** Start MATERIAL TO PROCESS **

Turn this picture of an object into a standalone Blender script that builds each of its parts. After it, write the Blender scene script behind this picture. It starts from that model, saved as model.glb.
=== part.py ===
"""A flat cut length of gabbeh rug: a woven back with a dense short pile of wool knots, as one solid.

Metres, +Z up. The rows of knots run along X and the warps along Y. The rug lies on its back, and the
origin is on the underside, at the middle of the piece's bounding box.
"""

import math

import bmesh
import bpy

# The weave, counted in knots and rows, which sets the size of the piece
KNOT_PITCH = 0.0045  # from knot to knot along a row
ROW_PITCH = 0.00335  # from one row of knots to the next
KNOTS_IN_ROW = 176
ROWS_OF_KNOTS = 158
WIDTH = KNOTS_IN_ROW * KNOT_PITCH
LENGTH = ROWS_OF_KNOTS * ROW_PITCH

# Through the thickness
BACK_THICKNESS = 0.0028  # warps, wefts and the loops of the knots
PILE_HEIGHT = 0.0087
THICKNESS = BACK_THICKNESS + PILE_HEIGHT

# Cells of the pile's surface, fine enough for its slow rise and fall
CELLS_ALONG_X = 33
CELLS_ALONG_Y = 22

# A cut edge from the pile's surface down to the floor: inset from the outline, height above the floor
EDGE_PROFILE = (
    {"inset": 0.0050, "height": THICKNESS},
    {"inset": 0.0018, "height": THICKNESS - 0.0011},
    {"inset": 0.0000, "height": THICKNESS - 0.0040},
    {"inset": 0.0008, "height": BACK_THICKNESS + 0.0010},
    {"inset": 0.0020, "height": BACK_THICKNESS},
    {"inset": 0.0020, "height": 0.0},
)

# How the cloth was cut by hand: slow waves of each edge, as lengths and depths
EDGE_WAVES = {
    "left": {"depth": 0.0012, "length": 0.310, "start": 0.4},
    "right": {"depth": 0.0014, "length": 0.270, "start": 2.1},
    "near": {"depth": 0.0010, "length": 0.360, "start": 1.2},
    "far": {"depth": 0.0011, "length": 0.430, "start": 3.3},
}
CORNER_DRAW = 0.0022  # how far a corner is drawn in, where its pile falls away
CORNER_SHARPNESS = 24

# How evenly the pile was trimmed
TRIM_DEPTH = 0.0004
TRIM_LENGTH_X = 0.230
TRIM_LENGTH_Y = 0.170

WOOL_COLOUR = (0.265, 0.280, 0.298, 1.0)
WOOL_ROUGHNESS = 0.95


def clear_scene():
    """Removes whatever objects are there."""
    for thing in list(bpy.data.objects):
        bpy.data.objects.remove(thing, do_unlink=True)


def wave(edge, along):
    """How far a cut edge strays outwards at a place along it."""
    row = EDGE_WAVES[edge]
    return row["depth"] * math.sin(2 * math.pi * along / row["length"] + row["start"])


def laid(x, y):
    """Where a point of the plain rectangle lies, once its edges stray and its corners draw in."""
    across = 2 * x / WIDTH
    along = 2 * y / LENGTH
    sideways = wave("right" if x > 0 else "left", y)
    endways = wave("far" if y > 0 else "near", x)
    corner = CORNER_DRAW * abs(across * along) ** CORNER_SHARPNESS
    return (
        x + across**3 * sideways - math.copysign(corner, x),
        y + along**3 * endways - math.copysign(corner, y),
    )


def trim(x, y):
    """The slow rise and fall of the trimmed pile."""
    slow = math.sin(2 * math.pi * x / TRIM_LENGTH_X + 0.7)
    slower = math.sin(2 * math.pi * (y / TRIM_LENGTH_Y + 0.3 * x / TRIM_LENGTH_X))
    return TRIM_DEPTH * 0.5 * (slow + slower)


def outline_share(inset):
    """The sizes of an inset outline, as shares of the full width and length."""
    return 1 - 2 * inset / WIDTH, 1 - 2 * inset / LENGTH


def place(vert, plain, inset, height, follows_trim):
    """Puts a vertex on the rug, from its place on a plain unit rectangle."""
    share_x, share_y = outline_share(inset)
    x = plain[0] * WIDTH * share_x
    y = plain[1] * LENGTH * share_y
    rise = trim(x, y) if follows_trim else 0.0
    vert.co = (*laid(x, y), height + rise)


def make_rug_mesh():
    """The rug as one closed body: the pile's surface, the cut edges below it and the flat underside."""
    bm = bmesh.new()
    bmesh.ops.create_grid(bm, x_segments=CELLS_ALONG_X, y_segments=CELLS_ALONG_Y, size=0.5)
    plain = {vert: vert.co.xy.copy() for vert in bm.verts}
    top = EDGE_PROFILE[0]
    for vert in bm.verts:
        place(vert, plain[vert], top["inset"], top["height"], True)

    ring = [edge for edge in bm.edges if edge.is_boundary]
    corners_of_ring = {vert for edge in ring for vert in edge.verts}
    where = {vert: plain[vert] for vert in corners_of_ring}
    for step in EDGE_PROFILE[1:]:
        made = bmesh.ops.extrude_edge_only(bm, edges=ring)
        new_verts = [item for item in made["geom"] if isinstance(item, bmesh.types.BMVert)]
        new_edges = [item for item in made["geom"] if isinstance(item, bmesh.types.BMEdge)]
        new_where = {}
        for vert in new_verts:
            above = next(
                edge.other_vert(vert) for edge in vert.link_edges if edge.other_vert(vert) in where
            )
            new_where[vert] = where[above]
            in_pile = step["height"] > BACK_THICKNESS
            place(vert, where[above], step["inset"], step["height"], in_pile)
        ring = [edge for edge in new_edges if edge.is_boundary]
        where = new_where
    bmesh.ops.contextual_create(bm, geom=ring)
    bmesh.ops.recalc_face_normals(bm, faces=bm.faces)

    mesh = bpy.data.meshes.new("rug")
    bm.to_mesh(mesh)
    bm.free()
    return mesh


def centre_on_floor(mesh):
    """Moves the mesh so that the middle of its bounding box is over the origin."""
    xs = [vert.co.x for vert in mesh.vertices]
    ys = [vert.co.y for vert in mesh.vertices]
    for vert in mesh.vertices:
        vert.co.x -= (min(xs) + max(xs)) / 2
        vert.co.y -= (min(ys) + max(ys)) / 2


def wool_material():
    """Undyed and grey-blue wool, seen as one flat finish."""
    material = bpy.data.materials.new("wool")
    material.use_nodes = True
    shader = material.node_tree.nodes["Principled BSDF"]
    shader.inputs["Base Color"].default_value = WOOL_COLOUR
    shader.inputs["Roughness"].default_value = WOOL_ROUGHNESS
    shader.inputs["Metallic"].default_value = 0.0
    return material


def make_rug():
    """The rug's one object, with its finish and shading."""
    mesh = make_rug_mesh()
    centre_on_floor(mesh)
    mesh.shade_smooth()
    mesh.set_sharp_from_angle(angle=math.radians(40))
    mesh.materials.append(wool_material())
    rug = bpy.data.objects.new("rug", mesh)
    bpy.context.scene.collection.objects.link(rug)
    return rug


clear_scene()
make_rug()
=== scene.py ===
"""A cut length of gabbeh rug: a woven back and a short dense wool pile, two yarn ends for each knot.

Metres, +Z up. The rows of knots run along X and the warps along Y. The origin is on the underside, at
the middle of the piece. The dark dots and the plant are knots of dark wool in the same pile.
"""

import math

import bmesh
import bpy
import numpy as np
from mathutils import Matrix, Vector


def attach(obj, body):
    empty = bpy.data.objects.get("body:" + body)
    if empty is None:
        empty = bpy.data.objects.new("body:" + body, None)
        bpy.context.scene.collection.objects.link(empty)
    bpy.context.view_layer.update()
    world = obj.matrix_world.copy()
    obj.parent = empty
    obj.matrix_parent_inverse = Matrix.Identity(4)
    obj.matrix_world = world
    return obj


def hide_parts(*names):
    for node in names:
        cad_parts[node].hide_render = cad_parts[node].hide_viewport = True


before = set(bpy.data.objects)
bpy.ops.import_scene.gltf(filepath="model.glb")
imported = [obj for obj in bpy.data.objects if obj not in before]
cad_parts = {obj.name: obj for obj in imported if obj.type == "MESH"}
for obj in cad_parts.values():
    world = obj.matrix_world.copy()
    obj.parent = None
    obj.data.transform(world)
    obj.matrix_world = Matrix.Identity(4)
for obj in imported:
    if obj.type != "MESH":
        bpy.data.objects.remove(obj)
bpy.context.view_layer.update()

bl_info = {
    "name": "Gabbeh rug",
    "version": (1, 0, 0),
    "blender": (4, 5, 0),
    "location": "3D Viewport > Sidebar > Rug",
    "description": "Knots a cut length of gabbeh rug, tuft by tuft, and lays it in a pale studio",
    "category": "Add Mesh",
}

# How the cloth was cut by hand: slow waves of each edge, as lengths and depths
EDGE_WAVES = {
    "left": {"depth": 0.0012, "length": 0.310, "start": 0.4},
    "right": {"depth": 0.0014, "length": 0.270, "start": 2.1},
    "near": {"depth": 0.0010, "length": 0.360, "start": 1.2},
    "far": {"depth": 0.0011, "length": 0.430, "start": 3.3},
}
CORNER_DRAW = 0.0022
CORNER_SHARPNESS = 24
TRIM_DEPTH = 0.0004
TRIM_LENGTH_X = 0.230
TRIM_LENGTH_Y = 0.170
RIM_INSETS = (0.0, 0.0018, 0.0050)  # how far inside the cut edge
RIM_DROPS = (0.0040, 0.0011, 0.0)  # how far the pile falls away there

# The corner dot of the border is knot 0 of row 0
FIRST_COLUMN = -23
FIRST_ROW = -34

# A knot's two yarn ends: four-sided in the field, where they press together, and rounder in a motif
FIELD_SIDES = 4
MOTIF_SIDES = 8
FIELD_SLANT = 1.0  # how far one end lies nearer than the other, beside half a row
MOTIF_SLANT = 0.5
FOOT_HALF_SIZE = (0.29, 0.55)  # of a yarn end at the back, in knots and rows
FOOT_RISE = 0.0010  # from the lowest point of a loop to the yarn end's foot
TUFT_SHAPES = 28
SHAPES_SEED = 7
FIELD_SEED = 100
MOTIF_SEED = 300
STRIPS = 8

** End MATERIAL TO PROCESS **
** Start MATERIAL TO PROCESS **

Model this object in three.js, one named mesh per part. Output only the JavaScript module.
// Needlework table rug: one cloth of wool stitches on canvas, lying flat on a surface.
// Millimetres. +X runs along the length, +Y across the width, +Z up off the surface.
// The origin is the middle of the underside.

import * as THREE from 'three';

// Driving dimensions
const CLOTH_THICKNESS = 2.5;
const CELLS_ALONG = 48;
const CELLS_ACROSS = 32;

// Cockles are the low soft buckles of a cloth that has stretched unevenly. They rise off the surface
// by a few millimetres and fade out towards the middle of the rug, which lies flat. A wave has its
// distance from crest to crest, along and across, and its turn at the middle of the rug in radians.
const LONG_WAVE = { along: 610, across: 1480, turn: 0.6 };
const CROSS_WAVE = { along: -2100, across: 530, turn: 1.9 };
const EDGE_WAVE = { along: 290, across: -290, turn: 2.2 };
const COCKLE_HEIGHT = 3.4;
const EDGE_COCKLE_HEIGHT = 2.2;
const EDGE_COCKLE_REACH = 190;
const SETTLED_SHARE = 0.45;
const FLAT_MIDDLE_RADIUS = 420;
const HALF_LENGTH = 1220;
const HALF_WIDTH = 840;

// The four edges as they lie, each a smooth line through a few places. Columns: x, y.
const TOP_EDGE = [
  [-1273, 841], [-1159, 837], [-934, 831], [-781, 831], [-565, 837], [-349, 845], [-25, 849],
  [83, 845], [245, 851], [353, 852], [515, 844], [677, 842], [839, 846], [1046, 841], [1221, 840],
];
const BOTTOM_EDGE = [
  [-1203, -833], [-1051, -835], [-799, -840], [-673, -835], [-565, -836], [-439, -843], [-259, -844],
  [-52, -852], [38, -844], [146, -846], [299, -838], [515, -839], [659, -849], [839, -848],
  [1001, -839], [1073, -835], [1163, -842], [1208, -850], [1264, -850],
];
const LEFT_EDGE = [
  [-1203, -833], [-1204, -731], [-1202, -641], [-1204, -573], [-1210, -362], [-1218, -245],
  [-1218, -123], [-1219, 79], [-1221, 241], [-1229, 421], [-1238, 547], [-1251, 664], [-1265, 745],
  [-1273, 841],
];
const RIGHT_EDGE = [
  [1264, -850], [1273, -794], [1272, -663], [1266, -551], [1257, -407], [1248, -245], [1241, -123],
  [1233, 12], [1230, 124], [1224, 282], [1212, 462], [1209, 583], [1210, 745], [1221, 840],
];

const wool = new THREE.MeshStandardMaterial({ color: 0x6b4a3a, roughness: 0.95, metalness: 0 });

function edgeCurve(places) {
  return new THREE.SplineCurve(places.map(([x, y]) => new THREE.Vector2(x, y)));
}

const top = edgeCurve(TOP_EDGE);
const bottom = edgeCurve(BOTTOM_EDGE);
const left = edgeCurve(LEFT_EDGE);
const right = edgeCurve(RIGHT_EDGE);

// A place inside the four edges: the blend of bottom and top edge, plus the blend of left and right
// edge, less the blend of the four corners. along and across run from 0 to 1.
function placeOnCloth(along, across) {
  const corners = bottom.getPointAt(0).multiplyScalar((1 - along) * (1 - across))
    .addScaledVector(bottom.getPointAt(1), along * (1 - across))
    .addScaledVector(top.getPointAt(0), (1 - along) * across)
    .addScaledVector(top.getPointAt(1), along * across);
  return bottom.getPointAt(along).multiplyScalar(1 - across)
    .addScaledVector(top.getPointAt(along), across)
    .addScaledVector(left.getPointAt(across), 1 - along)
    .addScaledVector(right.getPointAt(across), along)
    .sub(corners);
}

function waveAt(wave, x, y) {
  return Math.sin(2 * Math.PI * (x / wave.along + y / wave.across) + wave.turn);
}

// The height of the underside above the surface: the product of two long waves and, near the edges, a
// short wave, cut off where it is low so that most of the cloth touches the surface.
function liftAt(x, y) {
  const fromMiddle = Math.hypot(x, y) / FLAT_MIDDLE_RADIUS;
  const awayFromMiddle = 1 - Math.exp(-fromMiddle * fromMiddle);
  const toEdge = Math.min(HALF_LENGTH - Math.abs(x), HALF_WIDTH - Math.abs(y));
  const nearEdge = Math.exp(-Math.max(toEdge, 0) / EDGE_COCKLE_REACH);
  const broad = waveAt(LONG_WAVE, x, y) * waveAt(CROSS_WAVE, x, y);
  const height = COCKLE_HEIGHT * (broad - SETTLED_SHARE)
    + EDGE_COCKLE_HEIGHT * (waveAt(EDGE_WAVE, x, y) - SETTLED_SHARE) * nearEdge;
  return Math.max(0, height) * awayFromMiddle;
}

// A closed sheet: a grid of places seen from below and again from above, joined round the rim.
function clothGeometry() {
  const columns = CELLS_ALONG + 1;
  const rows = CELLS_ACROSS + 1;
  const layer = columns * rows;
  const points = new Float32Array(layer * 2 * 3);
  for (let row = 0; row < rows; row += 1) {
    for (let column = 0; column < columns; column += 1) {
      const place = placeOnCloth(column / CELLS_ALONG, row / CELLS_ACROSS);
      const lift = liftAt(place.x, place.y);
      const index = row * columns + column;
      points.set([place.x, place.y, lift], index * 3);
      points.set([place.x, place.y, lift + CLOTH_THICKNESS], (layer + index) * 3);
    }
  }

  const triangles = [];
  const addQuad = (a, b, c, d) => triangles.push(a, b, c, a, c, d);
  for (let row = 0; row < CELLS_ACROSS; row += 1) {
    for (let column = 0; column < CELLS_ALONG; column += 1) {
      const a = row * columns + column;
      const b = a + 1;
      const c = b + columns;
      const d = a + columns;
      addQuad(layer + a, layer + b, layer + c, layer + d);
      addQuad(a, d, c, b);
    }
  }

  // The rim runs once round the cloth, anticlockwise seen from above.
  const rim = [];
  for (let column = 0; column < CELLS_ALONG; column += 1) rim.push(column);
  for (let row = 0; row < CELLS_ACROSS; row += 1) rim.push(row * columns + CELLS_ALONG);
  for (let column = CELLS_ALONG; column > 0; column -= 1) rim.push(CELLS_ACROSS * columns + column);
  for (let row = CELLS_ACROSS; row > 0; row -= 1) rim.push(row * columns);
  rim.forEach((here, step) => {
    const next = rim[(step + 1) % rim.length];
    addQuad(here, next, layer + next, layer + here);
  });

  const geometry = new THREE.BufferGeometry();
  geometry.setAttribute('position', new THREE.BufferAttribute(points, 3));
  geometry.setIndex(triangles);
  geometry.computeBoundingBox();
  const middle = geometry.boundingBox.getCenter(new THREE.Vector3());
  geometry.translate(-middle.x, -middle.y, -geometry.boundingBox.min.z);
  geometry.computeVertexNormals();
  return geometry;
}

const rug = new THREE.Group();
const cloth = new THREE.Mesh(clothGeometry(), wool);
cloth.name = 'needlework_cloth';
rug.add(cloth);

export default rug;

** End MATERIAL TO PROCESS **
** Start MATERIAL TO PROCESS **

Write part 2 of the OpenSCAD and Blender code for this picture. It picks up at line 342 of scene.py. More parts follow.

** End MATERIAL TO PROCESS **

DO THIS -
Retype, in the same exact form, the lines of the material above from the line holding "cad_parts[node].hide_render = cad_parts[node].hide_viewport" through the line holding "obj.parent = None".

OUTPUT BELOW -
        cad_parts[node].hide_render = cad_parts[node].hide_viewport = True


before = set(bpy.data.objects)
bpy.ops.import_scene.gltf(filepath="model.glb")
imported = [obj for obj in bpy.data.objects if obj not in before]
cad_parts = {obj.name: obj for obj in imported if obj.type == "MESH"}
for obj in cad_parts.values():
    world = obj.matrix_world.copy()
    obj.parent = None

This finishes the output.